The exercise: Within the listing below, locate all lines containing the word "this". Copy each one.

[Entries with model source code]
>> start

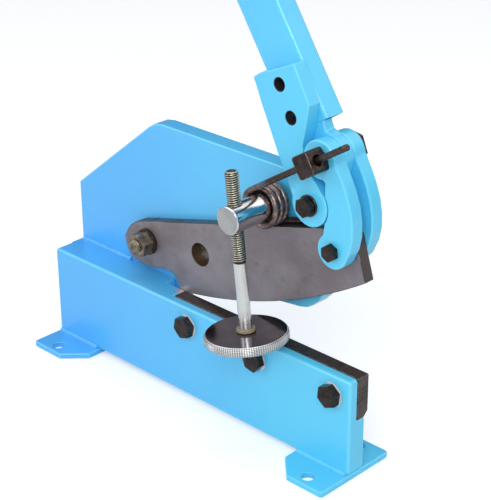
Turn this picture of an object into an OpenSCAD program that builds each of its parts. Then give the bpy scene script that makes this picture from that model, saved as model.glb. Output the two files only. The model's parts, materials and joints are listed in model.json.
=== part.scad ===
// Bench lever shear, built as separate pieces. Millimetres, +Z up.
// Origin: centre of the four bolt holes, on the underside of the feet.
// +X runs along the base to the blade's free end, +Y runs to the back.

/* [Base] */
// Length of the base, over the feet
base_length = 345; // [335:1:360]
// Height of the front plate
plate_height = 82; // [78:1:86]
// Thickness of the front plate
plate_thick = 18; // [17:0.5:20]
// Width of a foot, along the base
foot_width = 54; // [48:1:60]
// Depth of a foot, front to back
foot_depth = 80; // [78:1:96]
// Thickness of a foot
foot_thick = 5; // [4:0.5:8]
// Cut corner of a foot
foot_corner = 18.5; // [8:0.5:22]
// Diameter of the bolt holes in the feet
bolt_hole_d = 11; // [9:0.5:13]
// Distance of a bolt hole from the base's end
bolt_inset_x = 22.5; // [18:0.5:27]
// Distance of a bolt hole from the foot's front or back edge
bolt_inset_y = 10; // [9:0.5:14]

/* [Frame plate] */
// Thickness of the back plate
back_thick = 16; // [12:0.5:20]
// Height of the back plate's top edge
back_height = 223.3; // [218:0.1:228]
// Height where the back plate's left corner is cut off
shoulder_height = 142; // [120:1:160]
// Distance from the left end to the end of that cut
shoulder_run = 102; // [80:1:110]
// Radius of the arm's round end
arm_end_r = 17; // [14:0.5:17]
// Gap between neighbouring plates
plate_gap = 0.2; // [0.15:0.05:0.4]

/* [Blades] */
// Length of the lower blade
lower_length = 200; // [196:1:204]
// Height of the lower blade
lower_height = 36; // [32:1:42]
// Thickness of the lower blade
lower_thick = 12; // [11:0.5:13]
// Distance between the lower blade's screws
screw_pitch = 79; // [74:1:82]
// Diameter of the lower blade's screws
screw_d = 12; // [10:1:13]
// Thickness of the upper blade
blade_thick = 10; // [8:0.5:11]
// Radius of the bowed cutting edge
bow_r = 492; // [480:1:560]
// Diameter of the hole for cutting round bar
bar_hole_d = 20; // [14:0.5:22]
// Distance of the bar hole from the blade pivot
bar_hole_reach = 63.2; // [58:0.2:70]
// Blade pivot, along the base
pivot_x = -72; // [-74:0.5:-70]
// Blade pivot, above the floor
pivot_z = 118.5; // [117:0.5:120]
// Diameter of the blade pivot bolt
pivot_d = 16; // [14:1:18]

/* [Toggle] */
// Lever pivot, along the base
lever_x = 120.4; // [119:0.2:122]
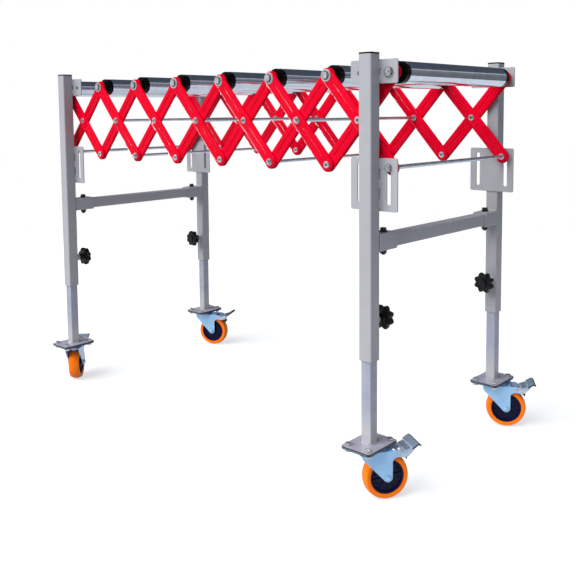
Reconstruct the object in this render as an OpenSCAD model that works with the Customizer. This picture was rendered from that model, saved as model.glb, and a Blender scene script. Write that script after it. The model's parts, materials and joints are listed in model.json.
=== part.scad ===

>> end

The solution:
Turn this picture of an object into an OpenSCAD program that builds each of its parts. Then give the bpy scene script that makes this picture from that model, saved as model.glb. Output the two files only. The model's parts, materials and joints are listed in model.json.
Reconstruct the object in this render as an OpenSCAD model that works with the Customizer. This picture was rendered from that model, saved as model.glb, and a Blender scene script. Write that script after it. The model's parts, materials and joints are listed in model.json.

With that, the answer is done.